Over at Crooked Timber right now there is a good thread listing possible articles for undergraduate ethics courses though, as one of the contributors points out, a lot of the initial suggestions really fit more in the area of political theory. Nonetheless, the thread lists a lot of interesting pieces, some of which are linked to copies of the articles that can be downloaded on-line.
Reading the list and thinking about the difficulties of teaching ethics to undergraduates brought two things to mind that don't appear to be registered in most of the suggestions. On the one hand, whenever I have taught ethics to undergraduates there has been one persistent problem. This is the amazing endurance of lazily relativist views of the subject. This is especially apparent on first year introductions to the area, it is really the major difficulty in teaching the subject since relativism tends to get reinforced by the problems with the major ethical theories and the difficulty, in an introductory course, with bringing out why theories that have major difficulties are nonetheless worth paying sustained attention to and are, one and all, more worthwhile than any "relativist" view. The consequences of relativism are untenable as can be easily shown whilst the internal contradictions of it are not difficult to find. However, if a course opens with a discussion of relativism then it is all the more likely that its ghost won't get put to rest. If any readers out there feel like commenting on occasion the question of how to address this problem is one I would be most interested in hearing about as it is the single one that most puts me off the very idea of teaching ethics.

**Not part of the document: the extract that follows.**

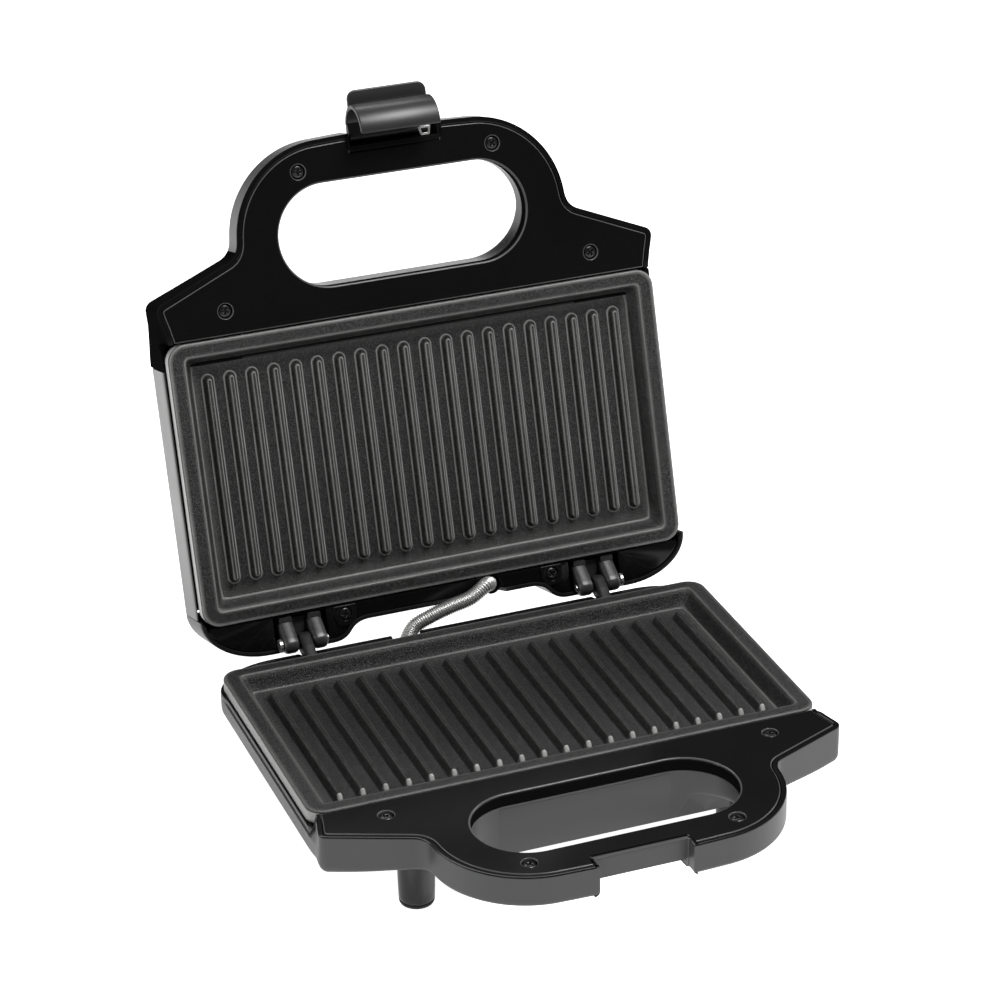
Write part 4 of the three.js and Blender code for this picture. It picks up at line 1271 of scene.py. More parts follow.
def loop_side() -> list[Corner]:
    """Left half of the handle's outline, from the wing's front corner to the loop's crown.

    Returns:
        The outline's corners.
    """
    found: list[Corner] = [(-WING_X, WING_Y, 4.5)]
    found += sharp(bend((-83.0, -32.0), (-77.9, -34.0), (-77.3, -40.0), 8))
    found += sharp(arc((-LOOP_X, LOOP_Y), LOOP_RADIUS, 183.6, 270.0, 26)[1:])
    crown = bend((-LOOP_X, LOOP_Y - LOOP_RADIUS), (0.0, -81.5), (LOOP_X, LOOP_Y - LOOP_RADIUS), 24)
    found += sharp(place for place in crown[1:] if place[0] < -NOTCH_HALF_WIDTH)
    return found


def swept_corner(foot: float) -> list[Point]:
    """Left rear corner of a moulding's plan, a quarter of an ellipse.

    Args:
        foot: Where the sweep leaves the long side.

    Returns:
        The corner's points, from the side to the rear.
    """
    found = []
    for degrees in range(0, 91, 6):
        angle = math.radians(degrees)
        across = -BODY_HALF_WIDTH + SWEEP_X - SWEEP_X * math.cos(angle)
        found.append((across, foot + SWEEP_Y * math.sin(angle)))
    return found


def mirrored(left: Sequence[Corner]) -> list[Corner]:
    """A left half outline with its right half added."""
    return list(left) + [(-x, y, radius) for x, y, radius in reversed(left)]


def notch(half_width: float, face: float) -> list[Corner]:
    """Left half of the latch notch, from the crown inwards."""
    return [(-half_width, -80.15, 0.7), (-half_width, face, 0.6)]


def hole_outline(radius: float = HOLE_RADIUS) -> list[Point]:
    """The hand hole's outline.

    Args:
        radius: The hole's end radius.

    Returns:
        The outline's points.
    """
    right = arc((LOOP_X, LOOP_Y), radius, -90, 90, 30)
    left = arc((-LOOP_X, LOOP_Y), radius, 90, 270, 30)
    return rounded(sharp(right + left), 4.0)


def relief(x: float, y: float) -> float:
    """How far the handle's corner steps in at rim level, where it meets the grill plate.

    Args:
        x: Place across.
        y: Place along the half, from the plate's handle edge.

    Returns:
        The step inwards.
    """
    if y > 1.5 or y < -16.8:
        return 0.0
    share = max(0.0, (-1.5 - y) / 15.3)
    return 2.7 * (1 - share) ** 1.4 * smooth(102.0, 111.0, abs(x))


# ---- handle face ----


@dataclass
class HandleFace:
    """The glossy face of a handle, with its counterbores, hand-hole lip and four screws."""

    half: Half
    thickness: float = 3.0
    edge: float = 0.55
    lip: float = 5.6
    margin: float = WALL + GAP
    counterbore: float = 3.4
    sink: float = 1.8

    def outline(self) -> list[Point]:
        """The face's outline: the handle's, set in from the shell's rim.

        Returns:
            The outline's points.
        """
        left: list[Corner] = [(-BODY_HALF_WIDTH, 20.0, 0.0), (-BODY_HALF_WIDTH, -8.0, 0.0)]
        full = Loop(rounded(mirrored(left + loop_side()), 2.0))
        inner = [(x + into.x * self.margin, y + into.y * self.margin)
                 for (x, y), into in zip(full.points, full.into)]
        kept = [(x, y) for x, y in inner if y < -0.8 and not (abs(x) < NOTCH_HALF_WIDTH + 0.5 and y < -70)]
        kept = [(x - math.copysign(relief(x, y), x), y) for x, y in kept]
        left_run = sorted((place for place in kept if place[0] < 0), key=lambda place: self.along(place))
        face = NOTCH_FACE_Y + WALL + GAP
        reach = NOTCH_HALF_WIDTH + 0.5
        edge_left = [(-111.1, -0.8, 0.5)] + sharp(left_run) + [(-reach, -77.6, 0.5), (-reach, face, 0.5)]
        return rounded(mirrored(edge_left), 2.5)

    @staticmethod
    def along(place: Point) -> float:
        """Orders the left half's points from the plate to the crown.

        Args:
            place: The point.

        Returns:
            A number that rises along the outline.
        """
        x, y = place
        if x < -78.5:
            return math.degrees(math.atan2(y + 5.0, x + 100.0)) % 360.0 - 400.0
        return math.degrees(math.atan2(y - LOOP_Y, x + LOOP_X)) % 360.0

    def build(self) -> list[bpy.types.Object]:
        """Builds the face and its screws.

        Returns:
            The pieces.
        """
        bores = [Loop(arc(place, self.counterbore, 0, 345, 23), True) for place in HANDLE_SCREWS]
        wall = [(0.0, self.thickness), (0.0, 1.6)]
        round_edge = [(inset, self.edge - rise) for inset, rise in quarter(self.edge, self.edge)]
        round_edge.append((self.edge + 0.3, 0.0))
        lip_edge = [(inset, 0.9 - rise) for inset, rise in quarter(0.9, 0.9, 5)] + [(1.2, 0.0)]
        ring = [(-self.counterbore + 1.6, self.sink), (-0.5, self.sink), (-0.2, self.sink - 0.05),
                (0.0, self.sink - 0.3), (0.0, 0.4), (0.05, 0.16), (0.2, 0.04), (0.42, 0.0), (0.6, 0.0)]
        form = Form()
        skin(form, [Loop(self.outline()), Loop(hole_outline(), True)] + bores,
             [lambda x, y: wall + round_edge, lambda x, y: [(0.0, self.lip), (0.0, 3.0)] + lip_edge]
             + [lambda x, y: ring] * len(bores), lambda x, y: 0.0, COARSE, hole_rows=2)
        # Painted highlight: a light line along the face's rounded outer edges.
        form.wear_and_highlight = {index: 0.8 for index, place in enumerate(form.places) if 0.03 < place[2] < 0.45}
        for index, corners in enumerate(form.faces):
            spots = [form.places[corner] for corner in corners]
            if all(abs(x) < NOTCH_HALF_WIDTH + 0.8 and y < NOTCH_FACE_Y + WALL + 1.2 for x, y, _ in spots):
                form.kinds[index] = 1
        name = self.half.value
        piece = form.build(f"{name}_handle_face_detail", self.half, (GLOSS, END_SATIN), 50.0)
        pieces = [finished(piece, name, GLOSS, f"{name}_handle_face")]
        sides = {-1: "left", 1: "right"}
        turn = -1 if self.half is Half.BASE else 1
        for index, (x, y) in enumerate(HANDLE_SCREWS):
            kind = "wing" if index < 2 else "loop"
            side = sides[1 if turn * x > 0 else -1]
            spot = (x, y, 0.35)
            pieces.append(Screw(f"{name}_screw_{kind}_{side}", self.half, spot, 20.0 + 37.0 * index).build())
        return pieces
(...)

A second point not addressed in most of the contributions set out in the list from Crooked Timber is the absence of discussion of the notion of "common sense morality". There are quite a number of good reasons why this topic needs to be addressed. 1) It is a central notion in intuitionist views of ethics and also a version of it motivates the argument of the first section of Kant's Groundwork. 2) Criticism of it is a major motivation of utilitarian views of ethics. 3) Some idea of it is important in terms of relating ethical theory to moral practice since the latter frequently appeals, implicitly or explicitly, to the notion.
Not sure why this second topic is missing from the contributions so far to the discussion over at Crooked Timber but perhaps, if any readers of this blog also read that one and notify others of its absence from the debate over there it will help to put it on the map!